[racket] Determining type from a syntax object
On Mon, Jun 16, 2014 at 3:29 PM, Alexander D. Knauth
<alexander at knauth.org> wrote:
>
> On Jun 16, 2014, at 3:13 PM, Sam Tobin-Hochstadt <samth at cs.indiana.edu> wrote:
>
>> On Mon, Jun 16, 2014 at 3:06 PM, Alexander D. Knauth
>> <alexander at knauth.org> wrote:
>>>
>>>> Typed Racket functions are
>>>> just plain Racket functions. We could add some extra metadata to every
>>>> value that held its type,
>>>
>>> It wouldn’t have to be every value, it could just put that information in for :has-type expressions, right?

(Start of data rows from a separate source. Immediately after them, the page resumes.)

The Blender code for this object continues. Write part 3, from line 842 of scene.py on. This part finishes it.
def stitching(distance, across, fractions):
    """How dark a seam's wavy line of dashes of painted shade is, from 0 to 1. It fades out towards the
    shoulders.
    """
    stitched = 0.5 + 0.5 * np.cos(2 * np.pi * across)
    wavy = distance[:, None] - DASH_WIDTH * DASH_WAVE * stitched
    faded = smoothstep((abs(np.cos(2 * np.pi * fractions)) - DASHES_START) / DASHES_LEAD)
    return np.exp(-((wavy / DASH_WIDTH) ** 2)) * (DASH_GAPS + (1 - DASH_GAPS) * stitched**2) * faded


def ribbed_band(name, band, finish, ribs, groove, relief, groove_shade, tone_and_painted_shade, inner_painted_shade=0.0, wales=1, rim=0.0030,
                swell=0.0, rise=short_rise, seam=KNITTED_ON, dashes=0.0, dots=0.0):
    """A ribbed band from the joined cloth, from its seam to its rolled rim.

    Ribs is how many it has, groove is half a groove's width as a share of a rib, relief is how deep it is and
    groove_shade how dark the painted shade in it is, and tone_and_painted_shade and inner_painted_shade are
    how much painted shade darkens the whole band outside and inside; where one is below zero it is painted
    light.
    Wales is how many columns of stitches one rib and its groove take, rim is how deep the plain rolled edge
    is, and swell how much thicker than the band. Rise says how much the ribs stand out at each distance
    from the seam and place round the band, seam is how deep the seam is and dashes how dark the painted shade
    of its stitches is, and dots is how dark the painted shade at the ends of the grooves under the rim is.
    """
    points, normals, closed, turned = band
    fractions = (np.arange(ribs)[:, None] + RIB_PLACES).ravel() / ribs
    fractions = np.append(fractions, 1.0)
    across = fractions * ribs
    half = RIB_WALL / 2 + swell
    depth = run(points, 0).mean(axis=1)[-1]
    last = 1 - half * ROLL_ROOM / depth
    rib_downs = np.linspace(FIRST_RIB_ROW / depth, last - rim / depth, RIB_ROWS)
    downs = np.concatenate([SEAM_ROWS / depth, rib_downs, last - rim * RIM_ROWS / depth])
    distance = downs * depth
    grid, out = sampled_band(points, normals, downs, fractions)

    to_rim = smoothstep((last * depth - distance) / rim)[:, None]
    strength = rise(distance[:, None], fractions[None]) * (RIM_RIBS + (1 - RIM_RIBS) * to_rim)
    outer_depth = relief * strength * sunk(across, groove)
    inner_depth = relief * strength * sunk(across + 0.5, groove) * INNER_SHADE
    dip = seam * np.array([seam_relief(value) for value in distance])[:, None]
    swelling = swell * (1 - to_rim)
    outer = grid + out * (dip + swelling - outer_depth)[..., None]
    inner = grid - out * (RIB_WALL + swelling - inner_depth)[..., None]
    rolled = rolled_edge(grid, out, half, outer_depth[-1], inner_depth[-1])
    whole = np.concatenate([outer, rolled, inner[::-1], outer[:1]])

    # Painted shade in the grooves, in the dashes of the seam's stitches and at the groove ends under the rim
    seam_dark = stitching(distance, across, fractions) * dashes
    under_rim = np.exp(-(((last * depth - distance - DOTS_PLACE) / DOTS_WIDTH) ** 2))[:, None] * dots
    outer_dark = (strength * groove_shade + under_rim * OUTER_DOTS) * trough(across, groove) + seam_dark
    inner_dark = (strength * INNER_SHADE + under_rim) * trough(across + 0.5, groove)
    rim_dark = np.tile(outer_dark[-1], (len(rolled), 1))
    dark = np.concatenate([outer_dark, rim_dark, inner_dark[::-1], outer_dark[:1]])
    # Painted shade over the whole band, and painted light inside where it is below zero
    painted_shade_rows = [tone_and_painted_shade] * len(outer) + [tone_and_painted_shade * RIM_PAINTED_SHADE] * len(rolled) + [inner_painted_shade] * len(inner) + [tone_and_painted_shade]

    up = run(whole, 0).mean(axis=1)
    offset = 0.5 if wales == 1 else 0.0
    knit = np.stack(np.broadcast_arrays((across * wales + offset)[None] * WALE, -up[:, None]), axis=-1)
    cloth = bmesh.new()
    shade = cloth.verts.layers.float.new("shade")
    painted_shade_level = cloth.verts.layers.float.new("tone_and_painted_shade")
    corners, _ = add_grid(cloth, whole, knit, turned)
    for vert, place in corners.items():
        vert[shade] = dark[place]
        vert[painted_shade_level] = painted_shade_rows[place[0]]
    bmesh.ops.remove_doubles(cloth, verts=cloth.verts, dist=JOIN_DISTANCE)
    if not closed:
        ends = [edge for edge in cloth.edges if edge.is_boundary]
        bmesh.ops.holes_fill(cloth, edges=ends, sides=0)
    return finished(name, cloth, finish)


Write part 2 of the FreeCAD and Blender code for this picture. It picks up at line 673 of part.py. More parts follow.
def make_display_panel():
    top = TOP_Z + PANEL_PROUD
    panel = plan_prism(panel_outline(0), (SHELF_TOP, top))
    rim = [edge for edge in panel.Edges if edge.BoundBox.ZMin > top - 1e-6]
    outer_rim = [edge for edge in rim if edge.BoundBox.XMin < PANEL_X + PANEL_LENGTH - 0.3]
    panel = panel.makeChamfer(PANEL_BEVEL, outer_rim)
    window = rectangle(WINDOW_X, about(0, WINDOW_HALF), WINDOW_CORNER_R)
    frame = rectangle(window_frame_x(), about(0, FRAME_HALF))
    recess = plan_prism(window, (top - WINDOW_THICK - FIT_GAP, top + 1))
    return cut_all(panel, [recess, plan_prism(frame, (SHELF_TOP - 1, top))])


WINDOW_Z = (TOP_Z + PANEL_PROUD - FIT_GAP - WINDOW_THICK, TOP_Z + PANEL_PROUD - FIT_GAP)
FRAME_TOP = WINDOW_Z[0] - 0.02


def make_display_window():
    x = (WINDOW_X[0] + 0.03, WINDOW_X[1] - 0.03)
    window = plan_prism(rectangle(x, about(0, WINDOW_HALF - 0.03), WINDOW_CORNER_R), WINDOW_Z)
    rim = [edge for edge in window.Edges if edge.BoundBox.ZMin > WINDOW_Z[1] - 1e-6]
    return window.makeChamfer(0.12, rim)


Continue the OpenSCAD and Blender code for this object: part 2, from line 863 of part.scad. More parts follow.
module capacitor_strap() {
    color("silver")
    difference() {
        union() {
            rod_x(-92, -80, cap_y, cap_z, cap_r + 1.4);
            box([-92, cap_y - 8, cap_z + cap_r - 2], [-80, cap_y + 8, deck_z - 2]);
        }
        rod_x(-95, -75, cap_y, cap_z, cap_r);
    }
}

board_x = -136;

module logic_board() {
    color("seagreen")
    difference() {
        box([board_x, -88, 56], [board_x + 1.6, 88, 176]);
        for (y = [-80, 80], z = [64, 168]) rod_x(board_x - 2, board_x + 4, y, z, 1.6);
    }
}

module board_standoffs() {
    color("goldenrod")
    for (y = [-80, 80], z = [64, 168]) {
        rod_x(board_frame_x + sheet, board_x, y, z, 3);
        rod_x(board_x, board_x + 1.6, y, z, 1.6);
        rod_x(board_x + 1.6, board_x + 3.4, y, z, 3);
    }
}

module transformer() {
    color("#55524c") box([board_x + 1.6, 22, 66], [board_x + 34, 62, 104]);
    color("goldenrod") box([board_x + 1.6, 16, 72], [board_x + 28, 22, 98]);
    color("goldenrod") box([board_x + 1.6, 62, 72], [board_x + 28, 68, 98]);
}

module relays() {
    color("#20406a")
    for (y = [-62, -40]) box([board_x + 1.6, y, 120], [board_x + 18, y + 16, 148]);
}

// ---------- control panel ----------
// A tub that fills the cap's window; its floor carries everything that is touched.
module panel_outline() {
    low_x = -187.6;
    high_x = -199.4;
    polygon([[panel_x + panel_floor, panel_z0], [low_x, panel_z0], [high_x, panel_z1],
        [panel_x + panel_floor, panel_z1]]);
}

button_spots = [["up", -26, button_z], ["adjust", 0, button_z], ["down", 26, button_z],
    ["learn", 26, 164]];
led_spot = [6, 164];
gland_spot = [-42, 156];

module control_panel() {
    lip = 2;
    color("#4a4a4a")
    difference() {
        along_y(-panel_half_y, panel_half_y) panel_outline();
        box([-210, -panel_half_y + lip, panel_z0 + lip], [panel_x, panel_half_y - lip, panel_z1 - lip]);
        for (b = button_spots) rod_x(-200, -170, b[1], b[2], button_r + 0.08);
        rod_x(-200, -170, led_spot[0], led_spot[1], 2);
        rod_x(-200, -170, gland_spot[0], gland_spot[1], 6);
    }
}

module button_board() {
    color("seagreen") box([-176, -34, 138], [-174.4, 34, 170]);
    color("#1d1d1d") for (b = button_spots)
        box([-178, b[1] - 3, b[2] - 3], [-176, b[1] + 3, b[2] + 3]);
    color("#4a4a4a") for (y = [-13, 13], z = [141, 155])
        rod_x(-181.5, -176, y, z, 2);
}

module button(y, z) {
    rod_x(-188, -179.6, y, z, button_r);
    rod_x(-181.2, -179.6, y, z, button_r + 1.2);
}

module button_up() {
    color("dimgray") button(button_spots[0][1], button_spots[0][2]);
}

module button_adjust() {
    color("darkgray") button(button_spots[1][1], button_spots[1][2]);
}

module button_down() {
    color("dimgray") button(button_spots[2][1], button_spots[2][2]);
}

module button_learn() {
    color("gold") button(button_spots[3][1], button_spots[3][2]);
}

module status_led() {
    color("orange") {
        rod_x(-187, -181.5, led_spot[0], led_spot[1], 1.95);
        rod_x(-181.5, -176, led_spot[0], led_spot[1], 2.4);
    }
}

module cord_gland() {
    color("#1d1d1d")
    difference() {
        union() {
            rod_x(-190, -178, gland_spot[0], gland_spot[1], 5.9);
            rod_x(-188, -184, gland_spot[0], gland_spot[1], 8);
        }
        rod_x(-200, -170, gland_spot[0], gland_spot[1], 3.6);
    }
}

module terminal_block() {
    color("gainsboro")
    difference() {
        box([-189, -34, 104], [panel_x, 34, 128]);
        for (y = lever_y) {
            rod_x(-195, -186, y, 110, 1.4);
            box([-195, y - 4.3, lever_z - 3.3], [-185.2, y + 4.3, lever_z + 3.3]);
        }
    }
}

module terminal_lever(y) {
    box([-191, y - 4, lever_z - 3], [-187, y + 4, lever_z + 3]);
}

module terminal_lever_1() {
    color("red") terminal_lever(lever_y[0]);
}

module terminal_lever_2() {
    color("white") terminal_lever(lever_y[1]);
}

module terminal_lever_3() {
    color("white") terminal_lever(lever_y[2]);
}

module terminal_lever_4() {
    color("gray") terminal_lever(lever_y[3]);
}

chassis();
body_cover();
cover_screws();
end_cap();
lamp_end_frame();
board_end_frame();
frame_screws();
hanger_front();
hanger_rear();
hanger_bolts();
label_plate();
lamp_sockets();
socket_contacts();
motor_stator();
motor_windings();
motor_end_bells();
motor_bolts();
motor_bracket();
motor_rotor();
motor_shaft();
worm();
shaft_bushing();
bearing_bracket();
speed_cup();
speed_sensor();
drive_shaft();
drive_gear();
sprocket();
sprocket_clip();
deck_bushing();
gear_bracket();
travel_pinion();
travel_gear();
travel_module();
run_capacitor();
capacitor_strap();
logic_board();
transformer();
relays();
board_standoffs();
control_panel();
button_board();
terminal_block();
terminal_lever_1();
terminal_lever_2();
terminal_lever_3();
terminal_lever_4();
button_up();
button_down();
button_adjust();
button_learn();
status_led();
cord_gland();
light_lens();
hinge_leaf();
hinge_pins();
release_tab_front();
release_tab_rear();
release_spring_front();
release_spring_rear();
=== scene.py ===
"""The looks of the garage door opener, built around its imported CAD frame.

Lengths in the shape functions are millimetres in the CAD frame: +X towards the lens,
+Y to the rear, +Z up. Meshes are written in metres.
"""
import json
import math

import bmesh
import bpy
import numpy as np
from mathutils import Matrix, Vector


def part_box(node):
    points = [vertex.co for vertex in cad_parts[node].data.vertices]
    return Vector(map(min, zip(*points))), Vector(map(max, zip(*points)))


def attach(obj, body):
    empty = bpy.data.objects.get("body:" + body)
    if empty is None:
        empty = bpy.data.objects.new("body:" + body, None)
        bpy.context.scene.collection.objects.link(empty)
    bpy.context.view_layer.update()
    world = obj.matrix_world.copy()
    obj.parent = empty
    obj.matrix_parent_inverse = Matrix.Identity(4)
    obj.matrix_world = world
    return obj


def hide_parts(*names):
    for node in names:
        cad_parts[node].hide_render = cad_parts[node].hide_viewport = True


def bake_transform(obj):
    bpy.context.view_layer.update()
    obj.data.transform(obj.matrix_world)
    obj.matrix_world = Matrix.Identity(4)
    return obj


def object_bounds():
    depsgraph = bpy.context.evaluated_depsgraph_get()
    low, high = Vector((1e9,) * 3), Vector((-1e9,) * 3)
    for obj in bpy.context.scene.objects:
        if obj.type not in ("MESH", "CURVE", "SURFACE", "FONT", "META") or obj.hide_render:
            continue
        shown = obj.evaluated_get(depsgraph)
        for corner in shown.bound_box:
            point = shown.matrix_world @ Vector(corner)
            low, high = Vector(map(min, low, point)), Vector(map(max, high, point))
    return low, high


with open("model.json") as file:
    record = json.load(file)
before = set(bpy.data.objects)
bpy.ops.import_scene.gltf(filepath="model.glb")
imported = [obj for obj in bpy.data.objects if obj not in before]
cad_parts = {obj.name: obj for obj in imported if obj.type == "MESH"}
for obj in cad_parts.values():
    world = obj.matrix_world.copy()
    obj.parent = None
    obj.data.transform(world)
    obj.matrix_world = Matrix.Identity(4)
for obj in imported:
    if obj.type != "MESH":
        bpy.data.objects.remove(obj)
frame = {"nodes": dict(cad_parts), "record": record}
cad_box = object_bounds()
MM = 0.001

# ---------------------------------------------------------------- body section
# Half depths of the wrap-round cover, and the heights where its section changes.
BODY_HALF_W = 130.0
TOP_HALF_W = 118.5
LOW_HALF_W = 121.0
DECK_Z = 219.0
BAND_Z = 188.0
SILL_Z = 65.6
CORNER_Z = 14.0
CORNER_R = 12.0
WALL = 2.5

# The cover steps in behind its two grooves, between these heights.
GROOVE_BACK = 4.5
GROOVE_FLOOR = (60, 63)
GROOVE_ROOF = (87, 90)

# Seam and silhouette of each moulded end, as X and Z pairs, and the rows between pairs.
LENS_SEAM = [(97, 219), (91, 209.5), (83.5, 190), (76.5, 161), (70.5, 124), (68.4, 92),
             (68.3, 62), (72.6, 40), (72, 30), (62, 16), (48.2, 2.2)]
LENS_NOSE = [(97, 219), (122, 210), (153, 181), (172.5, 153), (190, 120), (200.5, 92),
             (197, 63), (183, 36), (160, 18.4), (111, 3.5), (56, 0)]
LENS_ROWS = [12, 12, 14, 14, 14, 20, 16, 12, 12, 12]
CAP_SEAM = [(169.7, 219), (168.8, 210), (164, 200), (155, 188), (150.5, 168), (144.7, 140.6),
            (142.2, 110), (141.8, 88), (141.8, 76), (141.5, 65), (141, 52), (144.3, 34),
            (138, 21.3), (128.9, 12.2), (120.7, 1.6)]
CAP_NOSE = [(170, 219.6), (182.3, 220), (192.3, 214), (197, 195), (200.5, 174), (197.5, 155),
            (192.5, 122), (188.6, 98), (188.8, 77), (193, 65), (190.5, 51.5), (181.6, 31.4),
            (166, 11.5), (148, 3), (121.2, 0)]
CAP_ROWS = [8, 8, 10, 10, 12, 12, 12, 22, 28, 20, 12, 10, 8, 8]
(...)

>>> Would that still require fundamental changes to Racket?
>>
>> The problem is that the information needs to get attached to the value
>> where the value is created, not where you use `:has-type?`. The
>> `:has-type?` could even be in some other module, so you'd have to add
>> this information to every value, everywhere. That's why it would need
>> to be part of the runtime.
>
> Then how would ann do it?
>
> I was thinking of something that would work sort of like ann, except that if it has the type, it would put true there (instead of the value), and
> if it doesn’t, then it would put false there (instead of raising an error).
>
> I understand that there’s no way to do this at ‘expansion’ time because it type checks it after it expands, but is there any way
> to do this at ‘type-check’ time? That’s what ann does, right?
>
> That way the actual checking wouldn’t have to happen at runtime.
>
> Or do I have this expansion-time, type-check-time, run-time thing wrong somewhere?
I think you have the various times right, but this proposal won't work
either. In particular, now your original example won't work:
(cond [(:has-type? f (Number -> Any))
(f 1)]
[(:has-type? f (String -> Any))
(f "1")])
Imagine the `f` has type `Any at the start. Then if you replace
`:has-type?` with `ann`, you get a type error.
Unless you're suggesting that `f` would have to already have one of
those types, in which case I'm not sure how it helps you.